Creating art is a powerful way to boost your emotional and physical wellbeing. Multiple studies have shown art can help those living with depression, anxiety and stress and it’s been linked to improved memory and resiliency in aging adults. Plus, when you sit in on one of our many art programs here at the Center for Health & Wellbeing, you’ll meet a community of other beginners and it can boost your social wellbeing.

In this program, led by teaching artists Liz Kitchens and Ann Goodpasture, you’ll learn to weave using a simple cardboard loom and kitchen yarn to make “mug rug” coasters. All supplies are included in your program fee, and you’ll leave with something you can be proud to display in your home!

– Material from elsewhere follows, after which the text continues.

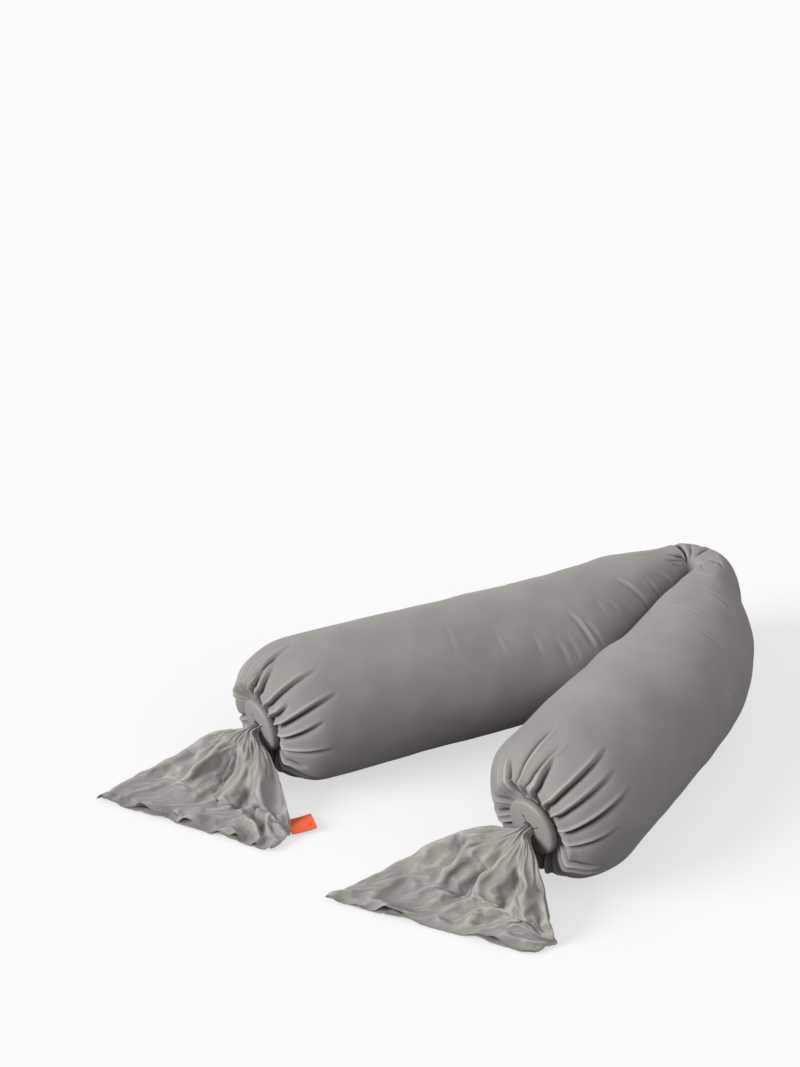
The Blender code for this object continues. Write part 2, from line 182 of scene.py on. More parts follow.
class Arm:
    """One arm's line on the table, its widths and its gathered end."""

    def __init__(self, side):
        left = side == "left"
        self.side = side
        self.body = f"{side}_arm"
        self.end_body = f"{side}_end"
        self.heading = LEFT_HEADING if left else RIGHT_HEADING
        self.length = ARM_LENGTH[side]
        self.turn = 0.0 if left else RIGHT_BEND
        self.outward = -math.pi / 2 if left else math.pi / 2
        self.yaw = CAP_YAW[side]

    def heading_at(self, s):
        share = min(max((s - RIGHT_BEND_START) / RIGHT_BEND_LENGTH, 0.0), 1.0)
        return self.heading + self.turn * share

    def point_at(self, s):
        first = min(s, RIGHT_BEND_START)
        arc = min(max(s - RIGHT_BEND_START, 0.0), RIGHT_BEND_LENGTH)
        last = max(s - RIGHT_BEND_START - RIGHT_BEND_LENGTH, 0.0)
        half = self.turn * arc / RIGHT_BEND_LENGTH / 2
        chord = arc * (math.sin(half) / half if half else 1.0)
        point = CREASE + heading_vector(self.heading) * first
        point = point + heading_vector(self.heading + half) * chord
        return point + heading_vector(self.heading_at(s)) * last

    def inner_extent(self, s):
        """Distance from the arm's line to its inner side, where the arms press together."""
        place = self.point_at(s) - CREASE
        inward = heading_vector(self.heading_at(s) - self.outward)
        contact = heading_vector(CONTACT_HEADING)
        reach = abs(cross_2d(place, contact) / cross_2d(inward, contact))
        if self.side == "right":
            other = heading_vector(LEFT_HEADING)
            apart = cross_2d(other, place) - HALF_WIDTH
            reach = max(reach, -apart / cross_2d(other, inward))
        clear = max(CONTACT_GAP, INNER_RADIUS * (1 - s / CREASE_FADE))
        return min(HALF_WIDTH, reach - clear)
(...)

Cancelling Your Reservation: In order to receive a full refund, participants must cancel their program registration at least 24 hours prior to the scheduled start of the program. Center for Health & Wellbeing’s Refund Policy.

This program is presented by Ann Goodpasture and Liz Kitchens and is hosted by the Winter Park Health Foundation.

About the Presenters:

Liz Kitchens is the author of Be Brave. Lose the Beige: Finding Your Sass After Sixty, published in May of 2023 by She Writes Press. Her book and blog, Be Brave. Lose the Beige, focus on issues facing Lady Boomers (women of the Baby Boomer generation). Liz conducts workshops and seminars on creativity and directed a creative arts program for teens in underserved communities. She has also been a market researcher for thirty-five years and is the founder of What’s Next Boomer? a website dedicated to helping Baby Boomers navigate retirement options; She is a contributing writer for the online magazine, Sixty and Me, and has been published in various online and print publications. She is married, the mother of three adult children, and the grandmother of three grandchildren.

Ann Goodpasture is a 35-year quilter and multi-media art specialist with a particular interest in color and design. Ann teaches neurographic art classes at the Center for Health and Wellbeing. Ann is a regular instructor in the Exercise Your Creativity classes at the CHWB.